◆ **Task requirements**: Beginning with the first line of the data below, reproduce every line unchanged, ending with the line that holds "MARK_HEIGHTS = (2.050, 2.058)".

◆ **Data extract**:
'''

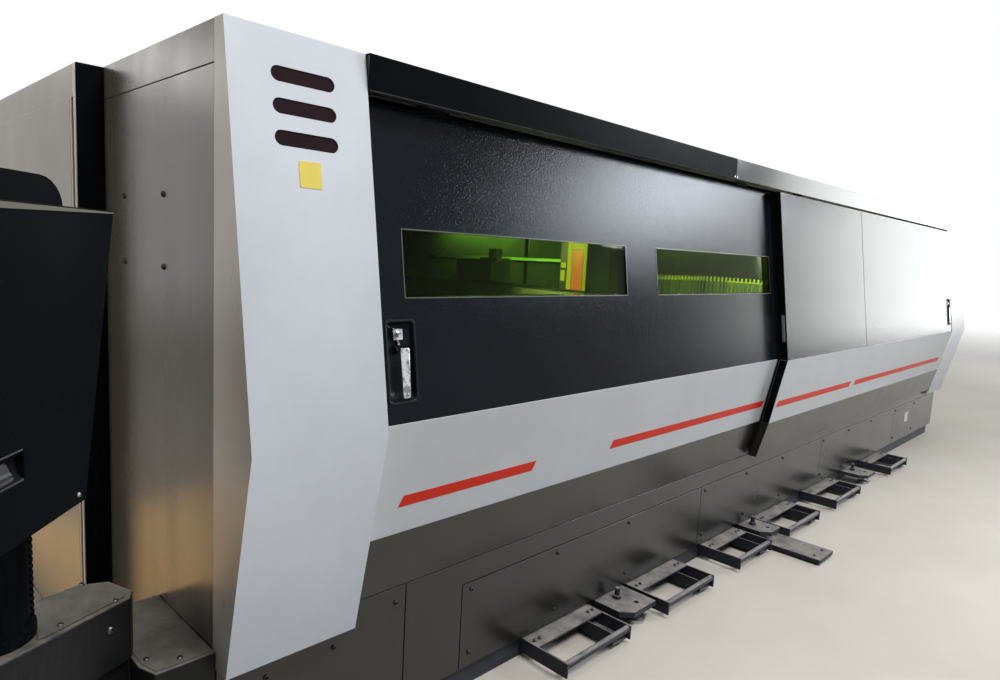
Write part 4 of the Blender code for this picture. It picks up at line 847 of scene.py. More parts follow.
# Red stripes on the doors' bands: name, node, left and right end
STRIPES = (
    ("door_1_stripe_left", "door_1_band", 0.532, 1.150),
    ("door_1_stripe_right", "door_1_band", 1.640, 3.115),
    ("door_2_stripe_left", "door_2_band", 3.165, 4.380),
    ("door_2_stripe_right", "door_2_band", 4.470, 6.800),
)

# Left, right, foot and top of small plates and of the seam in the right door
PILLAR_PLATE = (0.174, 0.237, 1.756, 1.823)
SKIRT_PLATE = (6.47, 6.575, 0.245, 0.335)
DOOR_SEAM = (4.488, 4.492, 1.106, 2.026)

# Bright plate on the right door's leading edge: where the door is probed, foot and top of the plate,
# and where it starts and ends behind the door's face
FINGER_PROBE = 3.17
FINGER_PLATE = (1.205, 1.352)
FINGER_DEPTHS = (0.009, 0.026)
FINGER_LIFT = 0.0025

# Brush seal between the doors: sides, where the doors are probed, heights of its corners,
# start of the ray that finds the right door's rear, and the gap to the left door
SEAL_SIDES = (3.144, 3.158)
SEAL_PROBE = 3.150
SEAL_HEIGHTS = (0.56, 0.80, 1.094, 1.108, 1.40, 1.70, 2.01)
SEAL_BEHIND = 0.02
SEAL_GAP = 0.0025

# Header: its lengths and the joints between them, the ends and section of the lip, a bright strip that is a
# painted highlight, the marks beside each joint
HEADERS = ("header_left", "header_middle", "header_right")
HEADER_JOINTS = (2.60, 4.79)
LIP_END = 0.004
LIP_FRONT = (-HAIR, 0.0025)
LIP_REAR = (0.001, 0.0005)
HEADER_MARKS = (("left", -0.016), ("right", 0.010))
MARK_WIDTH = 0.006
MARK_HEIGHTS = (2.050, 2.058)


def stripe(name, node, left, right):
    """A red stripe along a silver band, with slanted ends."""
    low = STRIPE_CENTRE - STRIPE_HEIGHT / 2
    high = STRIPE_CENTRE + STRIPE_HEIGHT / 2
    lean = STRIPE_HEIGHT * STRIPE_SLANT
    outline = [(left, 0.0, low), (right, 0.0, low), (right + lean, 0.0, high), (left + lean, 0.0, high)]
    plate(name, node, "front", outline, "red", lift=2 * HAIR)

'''

◆ **Result for this exercise**:
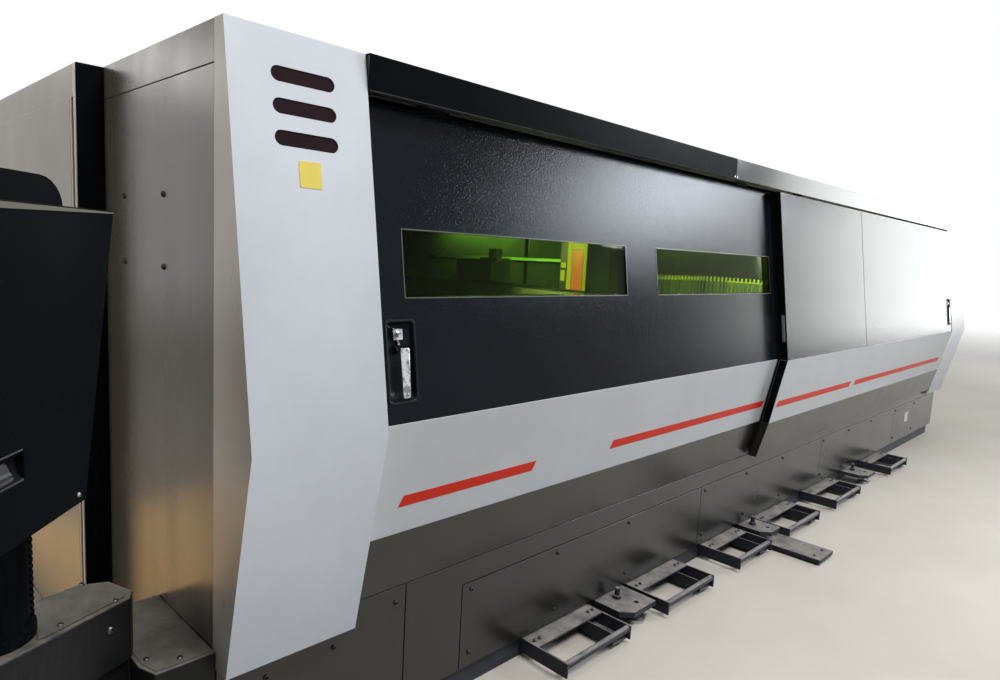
Write part 4 of the Blender code for this picture. It picks up at line 847 of scene.py. More parts follow.
# Red stripes on the doors' bands: name, node, left and right end
STRIPES = (
    ("door_1_stripe_left", "door_1_band", 0.532, 1.150),
    ("door_1_stripe_right", "door_1_band", 1.640, 3.115),
    ("door_2_stripe_left", "door_2_band", 3.165, 4.380),
    ("door_2_stripe_right", "door_2_band", 4.470, 6.800),
)

# Left, right, foot and top of small plates and of the seam in the right door
PILLAR_PLATE = (0.174, 0.237, 1.756, 1.823)
SKIRT_PLATE = (6.47, 6.575, 0.245, 0.335)
DOOR_SEAM = (4.488, 4.492, 1.106, 2.026)

# Bright plate on the right door's leading edge: where the door is probed, foot and top of the plate,
# and where it starts and ends behind the door's face
FINGER_PROBE = 3.17
FINGER_PLATE = (1.205, 1.352)
FINGER_DEPTHS = (0.009, 0.026)
FINGER_LIFT = 0.0025

# Brush seal between the doors: sides, where the doors are probed, heights of its corners,
# start of the ray that finds the right door's rear, and the gap to the left door
SEAL_SIDES = (3.144, 3.158)
SEAL_PROBE = 3.150
SEAL_HEIGHTS = (0.56, 0.80, 1.094, 1.108, 1.40, 1.70, 2.01)
SEAL_BEHIND = 0.02
SEAL_GAP = 0.0025

# Header: its lengths and the joints between them, the ends and section of the lip, a bright strip that is a
# painted highlight, the marks beside each joint
HEADERS = ("header_left", "header_middle", "header_right")
HEADER_JOINTS = (2.60, 4.79)
LIP_END = 0.004
LIP_FRONT = (-HAIR, 0.0025)
LIP_REAR = (0.001, 0.0005)
HEADER_MARKS = (("left", -0.016), ("right", 0.010))
MARK_WIDTH = 0.006
MARK_HEIGHTS = (2.050, 2.058)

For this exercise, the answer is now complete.